EXERCISE INSTRUCTIONS - Restate the entries word for word, omitting nothing.

LISTED RECORDS -
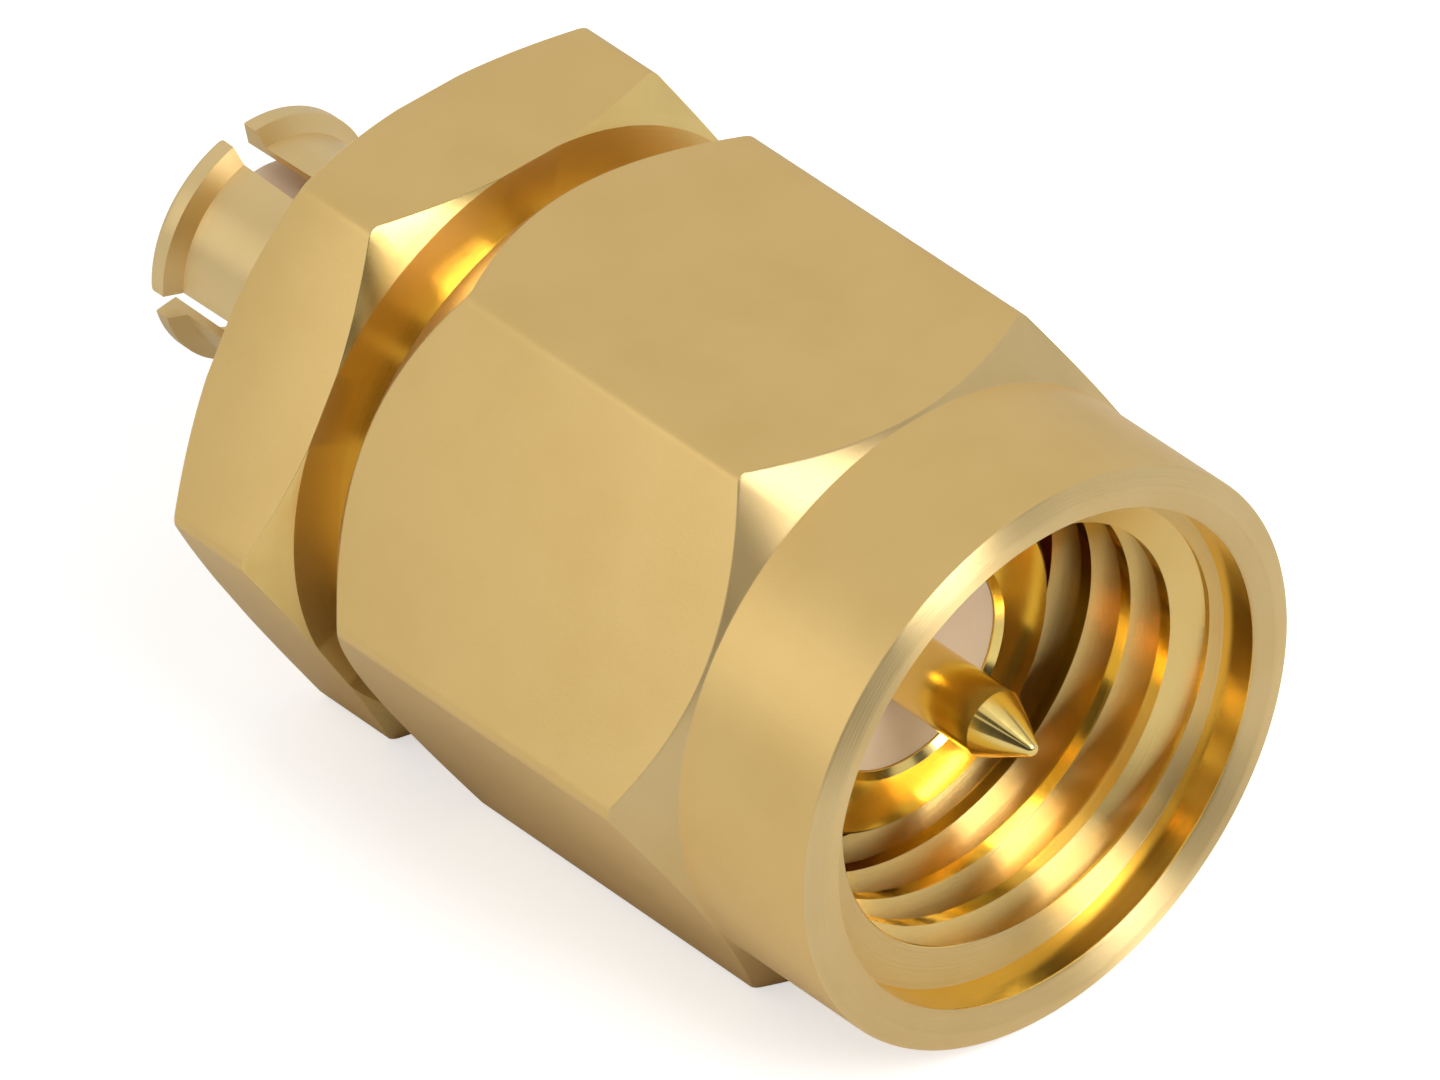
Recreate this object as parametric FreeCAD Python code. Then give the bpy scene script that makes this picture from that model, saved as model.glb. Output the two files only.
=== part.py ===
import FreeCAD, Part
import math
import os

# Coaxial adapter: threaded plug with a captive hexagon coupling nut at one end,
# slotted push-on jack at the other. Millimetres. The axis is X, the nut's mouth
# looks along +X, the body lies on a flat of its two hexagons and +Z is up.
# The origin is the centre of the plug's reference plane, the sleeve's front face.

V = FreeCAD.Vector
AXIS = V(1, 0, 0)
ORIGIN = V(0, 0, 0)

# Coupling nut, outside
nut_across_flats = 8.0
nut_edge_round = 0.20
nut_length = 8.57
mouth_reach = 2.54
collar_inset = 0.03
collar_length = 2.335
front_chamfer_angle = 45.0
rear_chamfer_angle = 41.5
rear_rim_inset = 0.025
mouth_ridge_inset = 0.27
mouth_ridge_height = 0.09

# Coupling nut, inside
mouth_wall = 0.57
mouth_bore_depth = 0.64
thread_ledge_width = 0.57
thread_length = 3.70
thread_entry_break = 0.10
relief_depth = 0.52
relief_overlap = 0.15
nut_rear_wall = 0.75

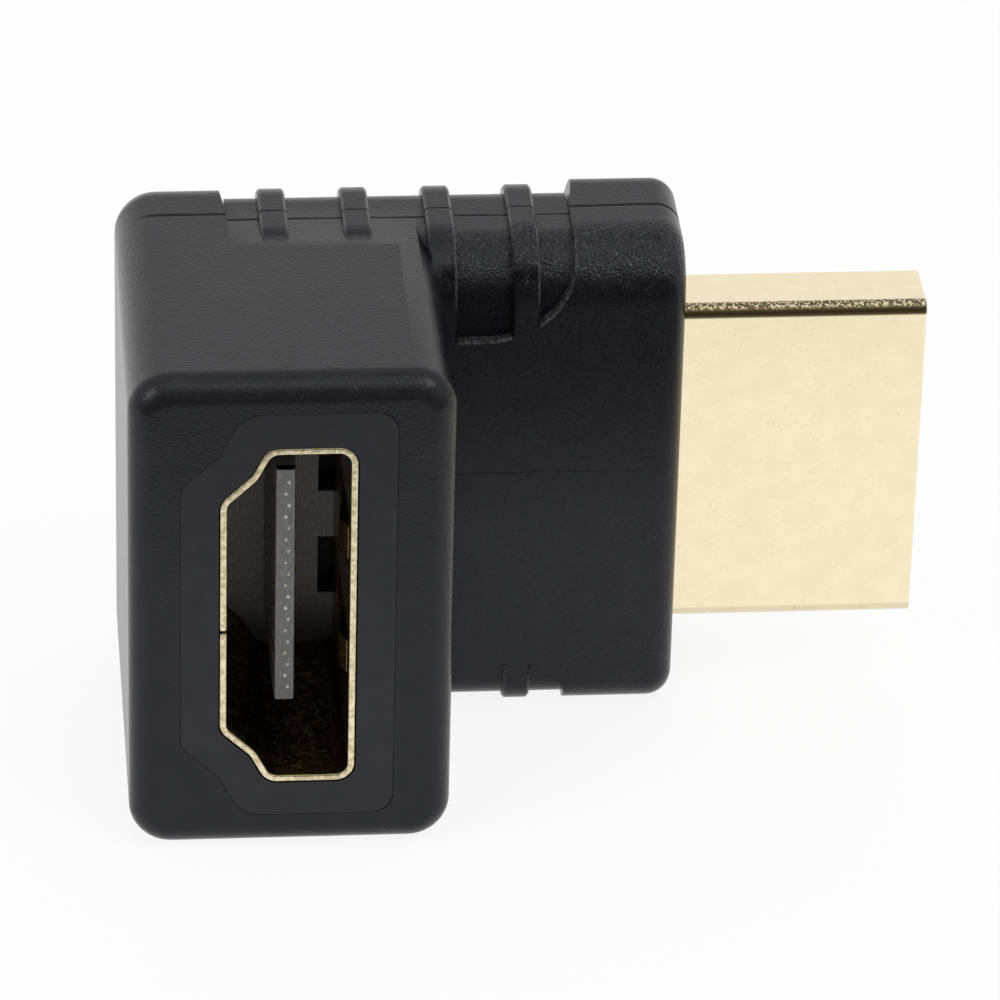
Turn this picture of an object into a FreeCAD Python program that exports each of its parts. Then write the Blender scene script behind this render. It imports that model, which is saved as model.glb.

THE RESPONSE -
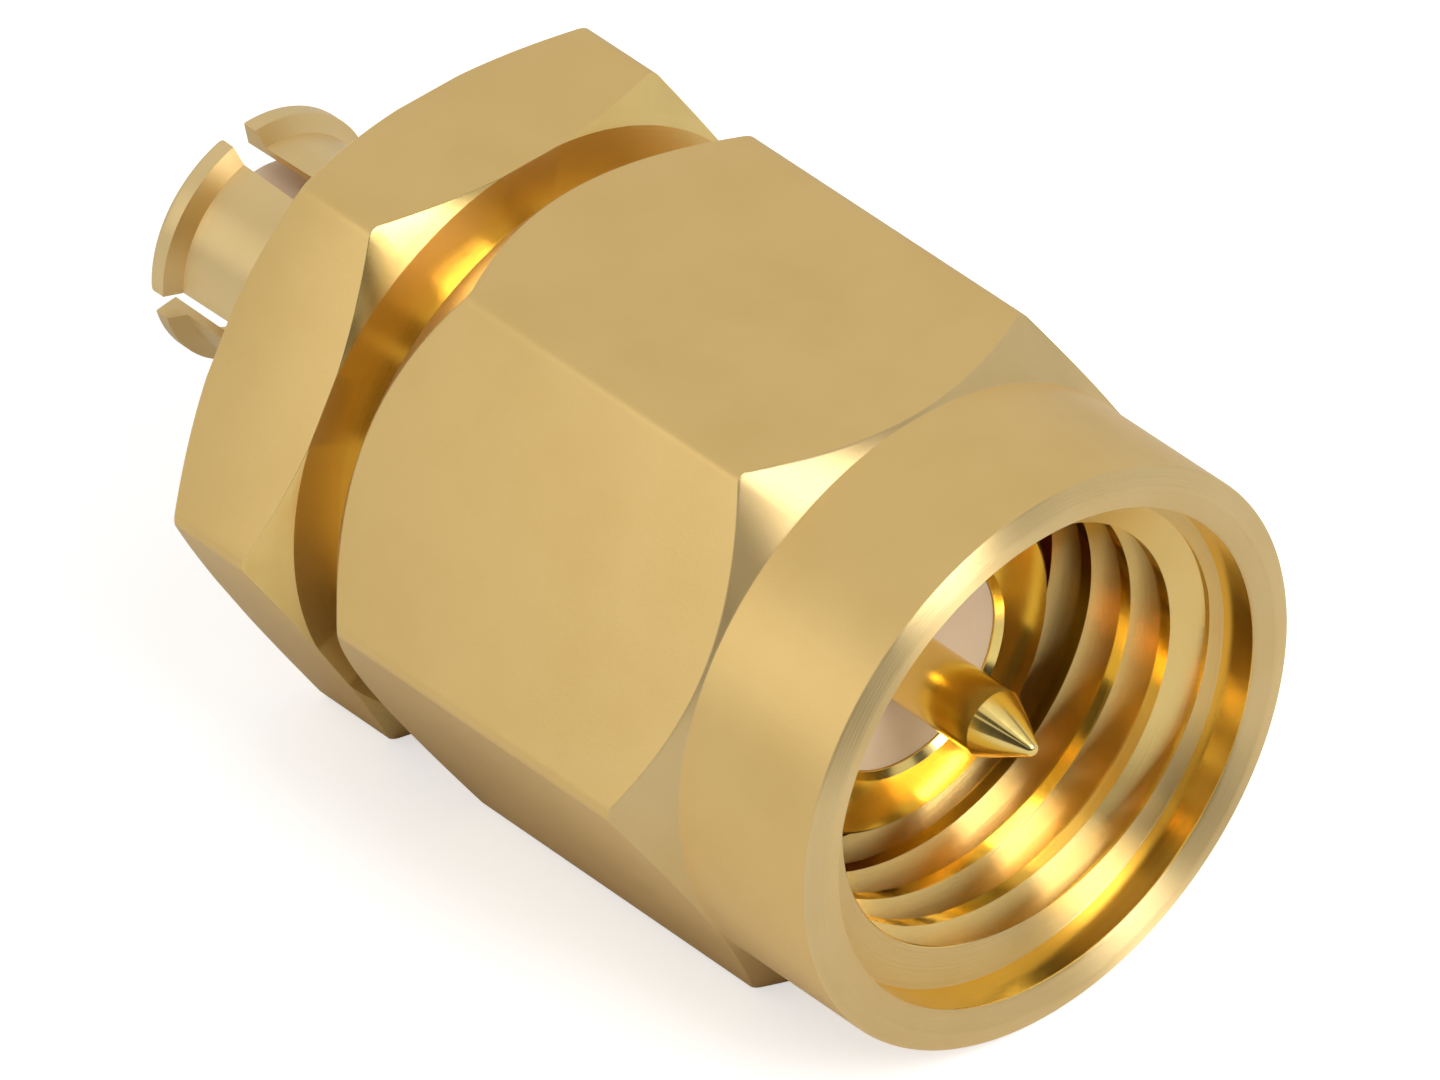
Recreate this object as parametric FreeCAD Python code. Then give the bpy scene script that makes this picture from that model, saved as model.glb. Output the two files only.
=== part.py ===
import FreeCAD, Part
import math
import os

# Coaxial adapter: threaded plug with a captive hexagon coupling nut at one end,
# slotted push-on jack at the other. Millimetres. The axis is X, the nut's mouth
# looks along +X, the body lies on a flat of its two hexagons and +Z is up.
# The origin is the centre of the plug's reference plane, the sleeve's front face.

V = FreeCAD.Vector
AXIS = V(1, 0, 0)
ORIGIN = V(0, 0, 0)

# Coupling nut, outside
nut_across_flats = 8.0
nut_edge_round = 0.20
nut_length = 8.57
mouth_reach = 2.54
collar_inset = 0.03
collar_length = 2.335
front_chamfer_angle = 45.0
rear_chamfer_angle = 41.5
rear_rim_inset = 0.025
mouth_ridge_inset = 0.27
mouth_ridge_height = 0.09

# Coupling nut, inside
mouth_wall = 0.57
mouth_bore_depth = 0.64
thread_ledge_width = 0.57
thread_length = 3.70
thread_entry_break = 0.10
relief_depth = 0.52
relief_overlap = 0.15
nut_rear_wall = 0.75

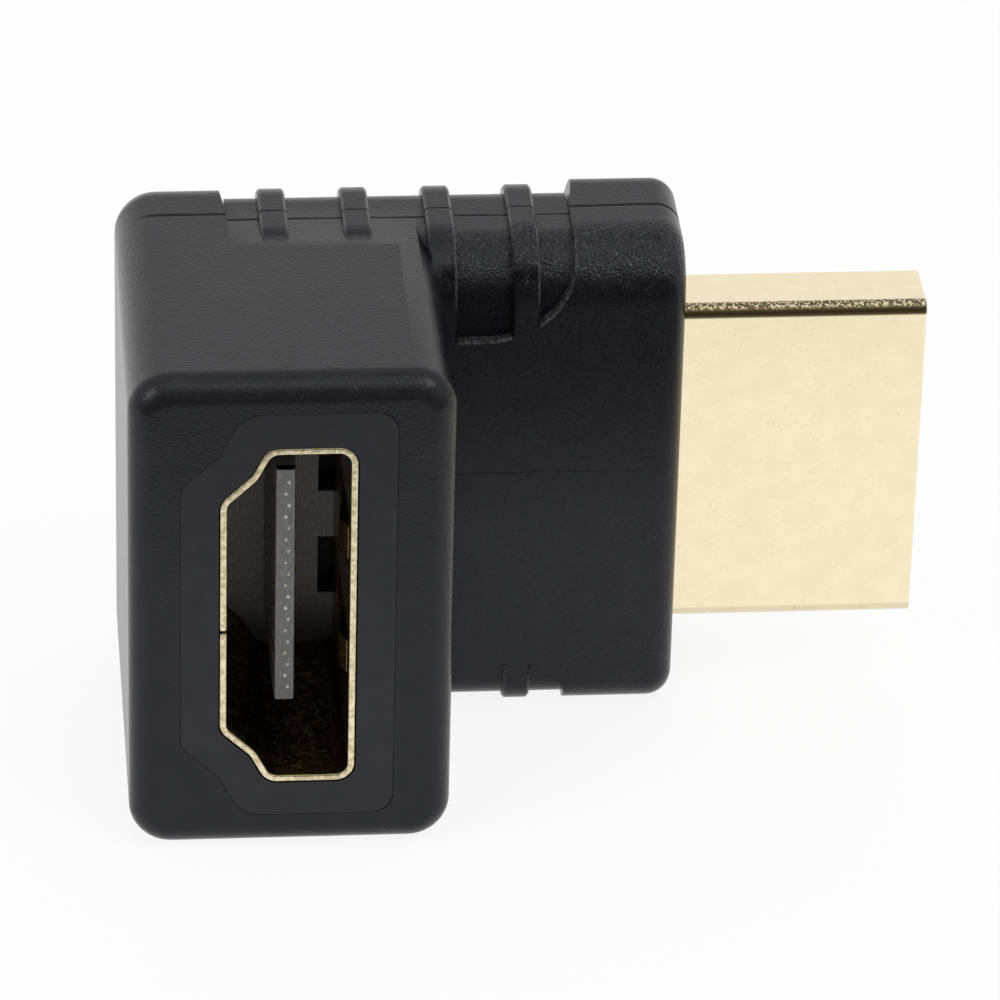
Turn this picture of an object into a FreeCAD Python program that exports each of its parts. Then write the Blender scene script behind this render. It imports that model, which is saved as model.glb.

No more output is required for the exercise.